As a consequence to consolidating the economy towards growth, income and wealth may not be evenly distributed. We may witness a rise in real GDP, as promised by the CBN towards the end of the fiscal year, but also growing income and wealth inequality in society which is reflected in an increase in relative poverty may occur. Economists have the Gini coefficient to measure the inequalities in the distribution of income and wealth in different countries. The higher the value for the Gini co-efficient (the maximum value is 1), then greater the inequality. Countries such as Japan, Denmark and Sweden typically have very low values for the Gini coefficients; whereas African and South American countries have an enormous gulf between the incomes of the richest and the poorest elements of the population.

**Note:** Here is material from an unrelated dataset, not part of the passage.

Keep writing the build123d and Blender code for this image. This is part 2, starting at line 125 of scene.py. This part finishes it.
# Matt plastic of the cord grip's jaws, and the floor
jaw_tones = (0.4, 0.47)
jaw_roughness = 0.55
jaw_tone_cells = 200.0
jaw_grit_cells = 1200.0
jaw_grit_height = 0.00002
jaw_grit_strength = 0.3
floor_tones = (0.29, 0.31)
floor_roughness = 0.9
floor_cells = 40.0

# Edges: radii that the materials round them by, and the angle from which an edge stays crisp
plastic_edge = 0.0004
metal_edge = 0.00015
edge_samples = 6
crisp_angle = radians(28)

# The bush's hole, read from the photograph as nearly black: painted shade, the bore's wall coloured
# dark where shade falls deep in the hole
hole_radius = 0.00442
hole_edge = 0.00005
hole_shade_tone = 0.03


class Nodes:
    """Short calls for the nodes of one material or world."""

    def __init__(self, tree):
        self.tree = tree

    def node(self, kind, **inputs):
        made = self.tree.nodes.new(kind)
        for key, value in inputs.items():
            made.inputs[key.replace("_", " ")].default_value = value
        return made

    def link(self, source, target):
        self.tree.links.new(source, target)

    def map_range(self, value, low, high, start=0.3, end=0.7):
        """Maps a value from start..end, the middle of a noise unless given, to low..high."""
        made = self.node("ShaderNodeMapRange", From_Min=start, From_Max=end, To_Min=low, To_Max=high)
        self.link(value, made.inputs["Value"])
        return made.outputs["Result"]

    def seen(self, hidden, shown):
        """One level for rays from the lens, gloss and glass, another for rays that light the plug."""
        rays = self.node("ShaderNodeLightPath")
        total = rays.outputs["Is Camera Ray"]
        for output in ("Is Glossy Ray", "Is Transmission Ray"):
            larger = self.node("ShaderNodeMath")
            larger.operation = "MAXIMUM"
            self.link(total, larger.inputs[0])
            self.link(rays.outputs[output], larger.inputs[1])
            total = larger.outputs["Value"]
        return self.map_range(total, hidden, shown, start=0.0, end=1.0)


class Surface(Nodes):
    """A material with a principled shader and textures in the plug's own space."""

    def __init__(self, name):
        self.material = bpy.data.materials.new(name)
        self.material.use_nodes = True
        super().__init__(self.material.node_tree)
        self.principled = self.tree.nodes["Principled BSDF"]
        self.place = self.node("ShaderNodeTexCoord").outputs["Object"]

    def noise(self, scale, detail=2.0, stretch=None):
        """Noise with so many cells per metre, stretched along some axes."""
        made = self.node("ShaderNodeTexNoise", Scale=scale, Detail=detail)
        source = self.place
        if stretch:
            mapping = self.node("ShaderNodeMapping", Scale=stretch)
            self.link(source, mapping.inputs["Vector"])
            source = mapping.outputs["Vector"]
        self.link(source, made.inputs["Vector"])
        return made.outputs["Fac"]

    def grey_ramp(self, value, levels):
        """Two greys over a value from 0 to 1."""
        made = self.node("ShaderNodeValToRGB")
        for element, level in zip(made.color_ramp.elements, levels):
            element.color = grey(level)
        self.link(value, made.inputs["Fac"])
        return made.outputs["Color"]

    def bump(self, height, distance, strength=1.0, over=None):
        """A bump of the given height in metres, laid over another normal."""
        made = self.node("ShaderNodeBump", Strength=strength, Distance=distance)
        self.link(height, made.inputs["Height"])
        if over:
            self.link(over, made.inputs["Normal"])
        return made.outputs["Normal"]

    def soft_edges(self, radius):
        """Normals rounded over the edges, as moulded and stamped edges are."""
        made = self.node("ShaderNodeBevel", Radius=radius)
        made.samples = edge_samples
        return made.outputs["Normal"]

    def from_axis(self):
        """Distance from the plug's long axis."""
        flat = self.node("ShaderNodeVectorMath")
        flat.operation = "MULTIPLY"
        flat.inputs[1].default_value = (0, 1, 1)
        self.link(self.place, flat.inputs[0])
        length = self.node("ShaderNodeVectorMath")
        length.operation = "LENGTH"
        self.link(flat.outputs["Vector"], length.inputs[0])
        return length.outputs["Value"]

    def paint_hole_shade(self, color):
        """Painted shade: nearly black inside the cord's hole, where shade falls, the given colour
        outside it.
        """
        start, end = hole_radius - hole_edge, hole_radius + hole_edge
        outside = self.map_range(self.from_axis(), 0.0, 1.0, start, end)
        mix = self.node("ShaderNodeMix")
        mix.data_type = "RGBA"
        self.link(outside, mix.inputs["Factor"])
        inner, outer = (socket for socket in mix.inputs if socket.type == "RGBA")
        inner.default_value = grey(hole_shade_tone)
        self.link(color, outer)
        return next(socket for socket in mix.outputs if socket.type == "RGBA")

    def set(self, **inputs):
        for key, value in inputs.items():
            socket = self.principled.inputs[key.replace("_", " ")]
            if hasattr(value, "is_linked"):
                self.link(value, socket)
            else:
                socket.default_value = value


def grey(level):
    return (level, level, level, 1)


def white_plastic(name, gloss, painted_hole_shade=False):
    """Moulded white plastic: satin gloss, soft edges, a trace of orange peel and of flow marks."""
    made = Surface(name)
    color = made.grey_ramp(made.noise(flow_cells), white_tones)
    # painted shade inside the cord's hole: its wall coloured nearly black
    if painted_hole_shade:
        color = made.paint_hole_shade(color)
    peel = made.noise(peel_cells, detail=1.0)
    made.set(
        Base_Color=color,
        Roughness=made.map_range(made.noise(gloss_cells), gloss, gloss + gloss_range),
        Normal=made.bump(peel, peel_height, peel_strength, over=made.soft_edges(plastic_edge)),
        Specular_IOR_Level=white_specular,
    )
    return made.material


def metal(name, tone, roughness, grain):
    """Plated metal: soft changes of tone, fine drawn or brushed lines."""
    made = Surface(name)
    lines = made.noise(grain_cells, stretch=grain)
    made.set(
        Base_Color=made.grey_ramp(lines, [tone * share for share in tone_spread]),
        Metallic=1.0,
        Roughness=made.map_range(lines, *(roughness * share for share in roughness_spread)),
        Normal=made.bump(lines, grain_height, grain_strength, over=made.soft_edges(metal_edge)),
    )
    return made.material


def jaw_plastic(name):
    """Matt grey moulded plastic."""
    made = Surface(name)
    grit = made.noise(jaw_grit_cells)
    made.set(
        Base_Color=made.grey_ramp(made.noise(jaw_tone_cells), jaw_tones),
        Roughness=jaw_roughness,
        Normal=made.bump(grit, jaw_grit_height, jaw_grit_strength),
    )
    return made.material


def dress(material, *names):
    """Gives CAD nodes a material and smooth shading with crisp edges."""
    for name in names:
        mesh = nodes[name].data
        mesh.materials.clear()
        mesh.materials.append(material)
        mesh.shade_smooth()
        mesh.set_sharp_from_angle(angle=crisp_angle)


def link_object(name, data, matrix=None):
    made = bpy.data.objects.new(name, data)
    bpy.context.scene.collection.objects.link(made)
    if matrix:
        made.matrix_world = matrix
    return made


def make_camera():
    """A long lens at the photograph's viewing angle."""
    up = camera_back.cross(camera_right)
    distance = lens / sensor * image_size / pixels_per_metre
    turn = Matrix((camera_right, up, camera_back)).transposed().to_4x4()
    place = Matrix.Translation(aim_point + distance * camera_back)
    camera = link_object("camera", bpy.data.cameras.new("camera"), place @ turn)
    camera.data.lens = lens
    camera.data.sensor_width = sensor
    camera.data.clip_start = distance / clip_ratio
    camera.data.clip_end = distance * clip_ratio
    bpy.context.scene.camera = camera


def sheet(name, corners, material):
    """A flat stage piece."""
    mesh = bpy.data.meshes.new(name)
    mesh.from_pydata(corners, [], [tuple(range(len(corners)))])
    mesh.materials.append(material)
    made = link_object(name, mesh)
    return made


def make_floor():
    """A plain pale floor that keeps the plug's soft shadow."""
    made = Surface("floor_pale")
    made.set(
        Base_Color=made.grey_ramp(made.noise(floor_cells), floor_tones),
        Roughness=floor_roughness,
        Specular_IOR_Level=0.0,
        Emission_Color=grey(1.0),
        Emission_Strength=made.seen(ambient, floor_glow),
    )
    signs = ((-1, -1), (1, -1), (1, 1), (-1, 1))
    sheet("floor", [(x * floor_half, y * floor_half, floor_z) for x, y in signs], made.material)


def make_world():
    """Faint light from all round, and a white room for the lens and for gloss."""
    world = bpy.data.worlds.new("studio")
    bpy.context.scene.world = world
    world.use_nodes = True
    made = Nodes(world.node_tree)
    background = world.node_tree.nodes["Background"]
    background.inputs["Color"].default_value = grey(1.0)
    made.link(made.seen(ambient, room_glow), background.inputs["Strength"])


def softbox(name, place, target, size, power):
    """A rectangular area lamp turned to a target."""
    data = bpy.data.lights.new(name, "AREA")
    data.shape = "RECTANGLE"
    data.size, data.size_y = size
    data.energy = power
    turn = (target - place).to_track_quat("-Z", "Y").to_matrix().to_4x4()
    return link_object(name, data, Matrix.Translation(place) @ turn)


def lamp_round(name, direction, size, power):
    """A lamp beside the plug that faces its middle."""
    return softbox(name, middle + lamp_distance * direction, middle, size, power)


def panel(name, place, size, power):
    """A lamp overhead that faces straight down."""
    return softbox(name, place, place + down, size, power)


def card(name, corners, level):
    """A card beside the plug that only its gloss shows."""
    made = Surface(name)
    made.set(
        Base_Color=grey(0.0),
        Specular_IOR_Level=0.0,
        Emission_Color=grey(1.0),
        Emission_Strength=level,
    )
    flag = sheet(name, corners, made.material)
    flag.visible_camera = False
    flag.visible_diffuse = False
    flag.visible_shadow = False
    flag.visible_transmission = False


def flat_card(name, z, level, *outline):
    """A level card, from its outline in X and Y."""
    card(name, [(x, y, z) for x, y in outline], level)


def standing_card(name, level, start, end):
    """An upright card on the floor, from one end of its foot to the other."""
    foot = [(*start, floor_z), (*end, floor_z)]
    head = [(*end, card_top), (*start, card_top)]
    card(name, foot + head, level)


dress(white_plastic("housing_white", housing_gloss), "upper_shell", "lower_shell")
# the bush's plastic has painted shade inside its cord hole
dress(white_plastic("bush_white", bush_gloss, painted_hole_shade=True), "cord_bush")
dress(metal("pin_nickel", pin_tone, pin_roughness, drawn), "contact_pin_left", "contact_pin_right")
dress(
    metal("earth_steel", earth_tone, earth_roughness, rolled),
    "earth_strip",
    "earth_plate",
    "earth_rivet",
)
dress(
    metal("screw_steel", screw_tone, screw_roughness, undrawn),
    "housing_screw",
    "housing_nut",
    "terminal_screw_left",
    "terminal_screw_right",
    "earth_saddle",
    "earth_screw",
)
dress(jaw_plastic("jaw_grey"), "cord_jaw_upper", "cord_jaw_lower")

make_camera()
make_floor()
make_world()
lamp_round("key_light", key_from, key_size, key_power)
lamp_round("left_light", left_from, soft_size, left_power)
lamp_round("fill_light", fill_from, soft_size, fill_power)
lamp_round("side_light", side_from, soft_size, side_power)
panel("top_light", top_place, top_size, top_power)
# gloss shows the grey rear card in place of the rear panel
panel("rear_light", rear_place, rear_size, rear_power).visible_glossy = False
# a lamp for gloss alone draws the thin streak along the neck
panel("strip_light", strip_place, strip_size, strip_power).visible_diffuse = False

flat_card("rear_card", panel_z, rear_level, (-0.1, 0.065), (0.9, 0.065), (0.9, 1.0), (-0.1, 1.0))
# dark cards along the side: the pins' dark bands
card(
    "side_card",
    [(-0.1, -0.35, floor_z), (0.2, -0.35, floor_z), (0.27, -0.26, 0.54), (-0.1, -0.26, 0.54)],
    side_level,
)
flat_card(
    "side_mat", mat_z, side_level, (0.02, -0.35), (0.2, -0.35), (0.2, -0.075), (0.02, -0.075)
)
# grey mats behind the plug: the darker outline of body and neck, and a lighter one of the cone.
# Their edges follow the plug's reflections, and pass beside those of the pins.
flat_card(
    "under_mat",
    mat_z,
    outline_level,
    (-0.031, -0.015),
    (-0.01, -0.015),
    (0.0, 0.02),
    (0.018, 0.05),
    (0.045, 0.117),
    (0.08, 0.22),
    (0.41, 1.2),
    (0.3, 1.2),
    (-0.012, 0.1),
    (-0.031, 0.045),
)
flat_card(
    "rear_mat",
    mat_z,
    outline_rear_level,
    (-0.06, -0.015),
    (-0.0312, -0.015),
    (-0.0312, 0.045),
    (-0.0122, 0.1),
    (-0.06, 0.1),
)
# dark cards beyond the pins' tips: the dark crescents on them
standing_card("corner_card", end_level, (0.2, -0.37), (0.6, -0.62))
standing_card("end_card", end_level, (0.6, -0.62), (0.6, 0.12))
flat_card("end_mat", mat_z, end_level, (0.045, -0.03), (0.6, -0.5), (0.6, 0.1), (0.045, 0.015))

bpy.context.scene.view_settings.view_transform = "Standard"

When deregulation works, there are numerous advantages – most of them to the consumer in the form of lower prices, more providers and better products. A company that was not doing so well and maintained only a small market share before deregulation would also be likely to benefit from this act. When the company faces fewer restrictions, it might be able to explore avenues that the government had previously not allowed or severely restricted. With less red tape, this company could theoretically emerge from deregulation much more successful than it was before. Conversely, a company that was doing quite well on its own despite government regulations would definitely see deregulation as a downside, as it will make the rules lax for its competitors. In essence, a successful company might view deregulation as a way of handicapping the competition, or allowing the competition to play by fewer rules in order to give it a fairer shot.

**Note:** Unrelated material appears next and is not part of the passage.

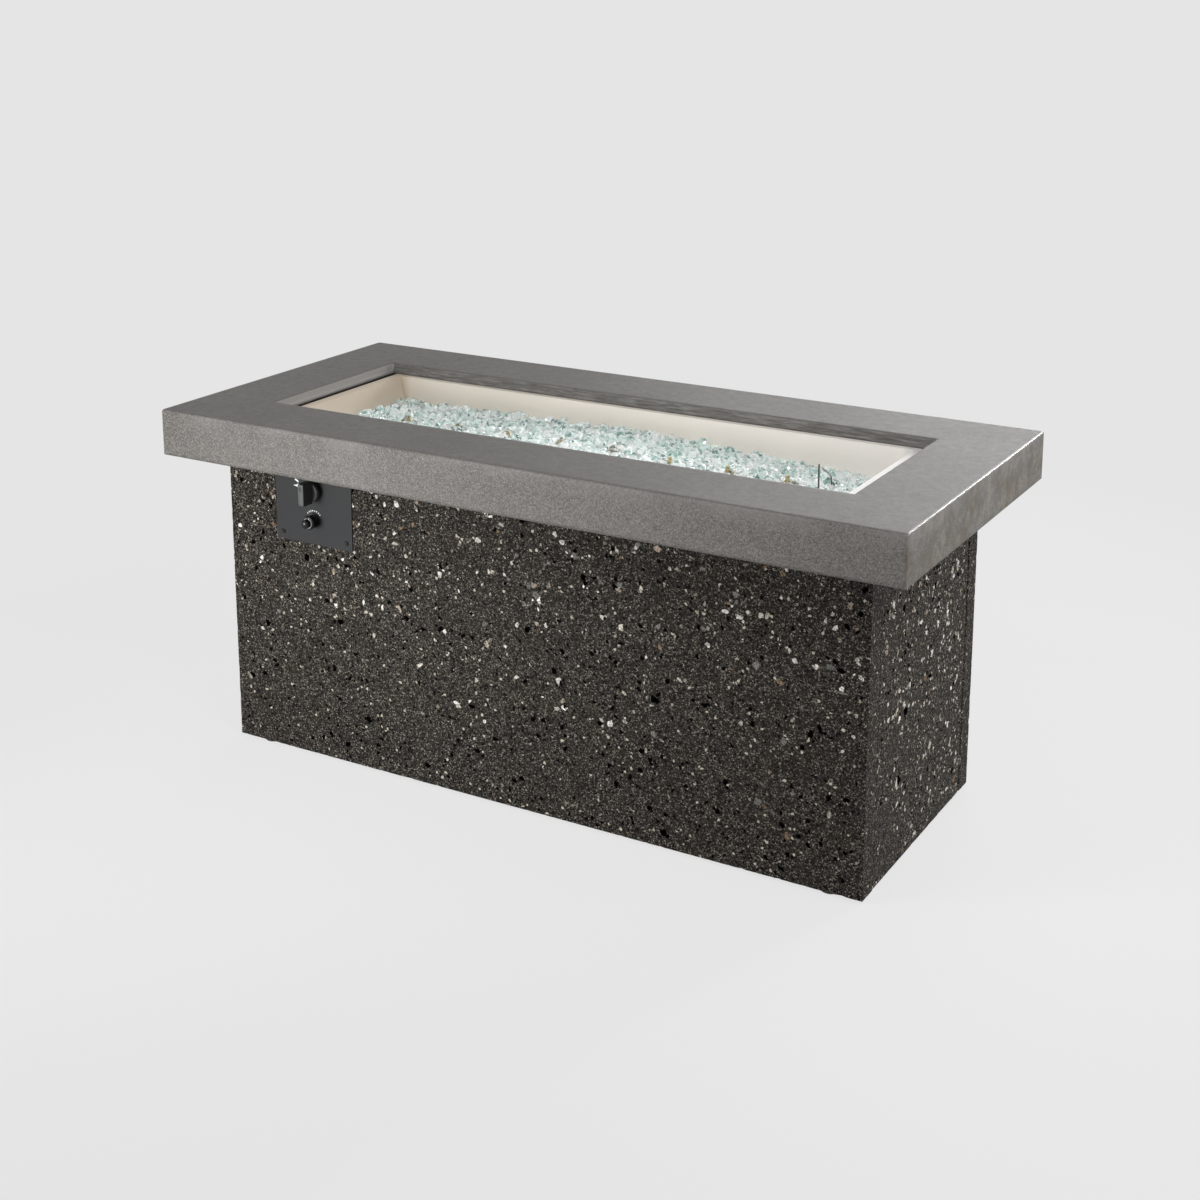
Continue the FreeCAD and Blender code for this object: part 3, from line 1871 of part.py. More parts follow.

Deregulation is a hot-button issue for many governments and big businesses. This is because it is one of those issues where it seems that you cannot please everyone. Like anything else in life, when the rules are bent, it brings advantages to some who had a hard time being successful with the initial rules, while it may place a handicap on others who found a way to be successful despite these initial rules. Having gone through various stages of reforms and counter-reforms, a closer assessment of the economy however shows that deregulation only promotes competition in the early stages. In the latter stages it actually eliminates competition as rivals are driven out of business. Owners feel the need to cut every corner possible – and both workers and consumers pay the price. And what is the result of all this perpetual elimination of business rivals? A monopoly of course! Even though the nation had promised to ensure the application of impetus on its reform programmes that would transform the state of a deregulated economy into a global giant, the question that would still lingers in the minds of the many Nigerians living below the poverty line is: to what extent would the impact of such reforms play on the creation of more jobs, equal distribution of national income and wealth, as well as Medicare service?